Amel Grami: La femme rurale qui travaille dur a certaines exigences et une certaine sensibilité d'elle-même, de son existence et de son corps, qui sont différentes de celles de la femme indolente qui ne se préoccupe que de consommation, de son corps et de la dernière mode. [Mais] il y a des aspects communs entre les femmes de tous les pays, en Orient comme en Occident, et dans toutes les cultures, tels que l'expérience de la violence sous toutes ses formes, verbale, matérielle [ou] symbolique.

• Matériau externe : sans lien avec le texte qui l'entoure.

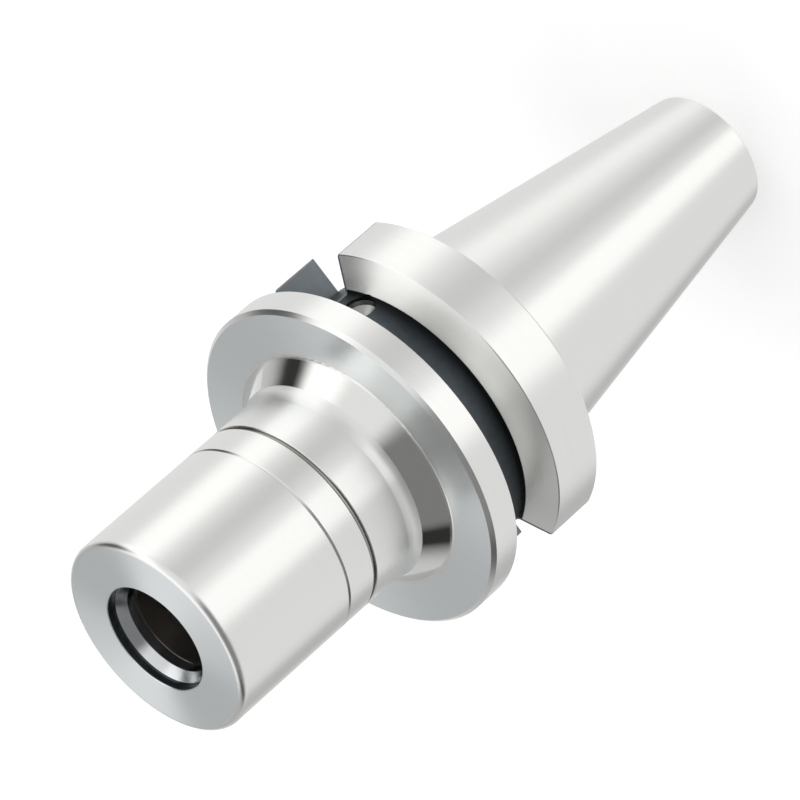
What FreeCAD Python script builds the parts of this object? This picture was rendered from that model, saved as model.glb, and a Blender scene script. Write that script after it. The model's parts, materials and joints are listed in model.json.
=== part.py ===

Mais il existe aussi certains aspects qui caractérisent certaines régions et certains pays selon leur situation géographique, leur histoire et leur économie, et qui sont déterminés par les mêmes faits et le même héritage culturel. Nous pouvons dire que les femmes du Maghreb ont une histoire commune.
Magharebia: Certains disent que la campagne menée par les femmes du Maghreb en faveur de l'égalité dans l'héritage viole la sharia. Partagez-vous cet avis ?
Amel Grami: L'appel à l'égalité dans l'héritage doit être précédé par des études qui révèlent les pratiques quotidiennes, qui contredisent bel et bien le texte coranique qui garantit le droit des femmes à l'héritage. Nous ne disposons d'aucune étude sur le terrain précise couvrant tous les pays musulmans qui serait susceptible de témoigner des faits. Les penseurs traditionnels, qui appellent à l'application de la sharia, passent souvent le sujet sous silence. Seuls quelques intellectuels contemporains ont étudié le fossé entre la loi et la pratique concernant les questions liées aux femmes.
Le Coran étant la seule source de règles sur l'héritage dans les sociétés islamiques, je crois qu'il est important d'analyser le contexte des versets traitant de l'héritage et de montrer la relation entre les textes divins, la jurisprudence et le rôle de l'ijtihad dans la réponse à apporter au changement social.